Les autorités religieuses ne se plaignaient pas du débat politique. Elles se félicitaient de l'accession du pays à l'indépendance. Dans leurs Rapports annuels et Quinquennaux à partir de 1960 elles précisaient toujours: «  Le Gabon est une République démocratique indépendante depuis le 17 août 1960 697  »

Pour les autorités religieuses l’accession à l'indépendance se caractérisait par une prise en charge des responsabilités civiles par les Gabonais eux mêmes. « Désir légitime mais pas raisonnable  698 », affirmaient-ils. Ce sont les jeunes qui étaient les plus exigeants.
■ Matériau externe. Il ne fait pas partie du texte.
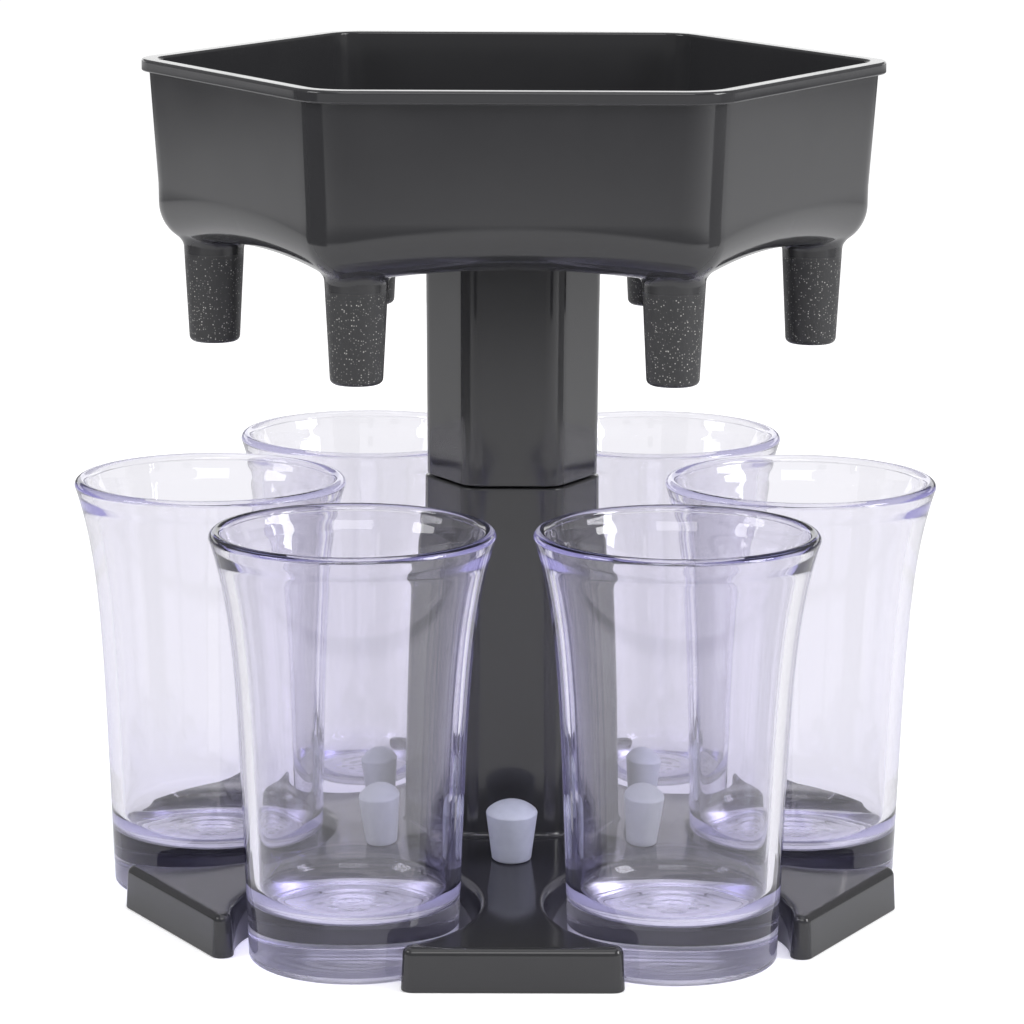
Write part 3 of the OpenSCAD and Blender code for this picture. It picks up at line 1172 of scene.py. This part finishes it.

Pour éviter des problèmes entre individus et des conflits dans l’administration, et pour qu'elle ne soit pas prise par une vague de xénophobie, les autorités religieuses décidèrent de poursuivre la formation des jeunes et de les mettre en place, tout en restant près d'eux comme des conseillers 699 .

Deux ans après l'indépendance l’inquiétude des autorités religieuses était presque dissipée car la nationalisation de l’administration et la nouvelle vie politique du pays après l’indépendance suivaient une marche normale.

La satisfaction dans le clergé est confirmée par les rapports épiscopaux : aucun heurt ne vint ternir ou endeuiller cette nouvelle vie 700 Pourtant à la fin de l'année 1960, une crise politique avait secoué le pays mais les autorités religieuses s’y étaient pas intéressées.

Notes
693.

Témoignage du Père Morel, Entretien du 28 novembre 2001 à Libreville à la paroisse Sainte André.

694.

Témoignage du Père François Emmanuel, entretien du 1er octobre 2001 à Libreville, au Foyer de charité

695.

Témoignage du Père Sillard, spiritain, Entretiens de février et mars 2000 à Chevilly-Larue.

696.

DOCOPM, Dossier 347 sur le Gabon, "Heureux Gabon…"1960

697.

Archives CSSP, Boite 351, Dossier A, Rapport quinquennal de 1965. Voir aussi les rapports annuels de 1960 à 1965.

698.

Archives CSSP, Boite 351, Dossier A, Rapport annuel de 1961.

699.

Archives CSSP, Boite 351, Dossier A, Relatio Annualis 1960.

700.

AAL, Rapport annuel de 1961, Archidiocèse de Libreville.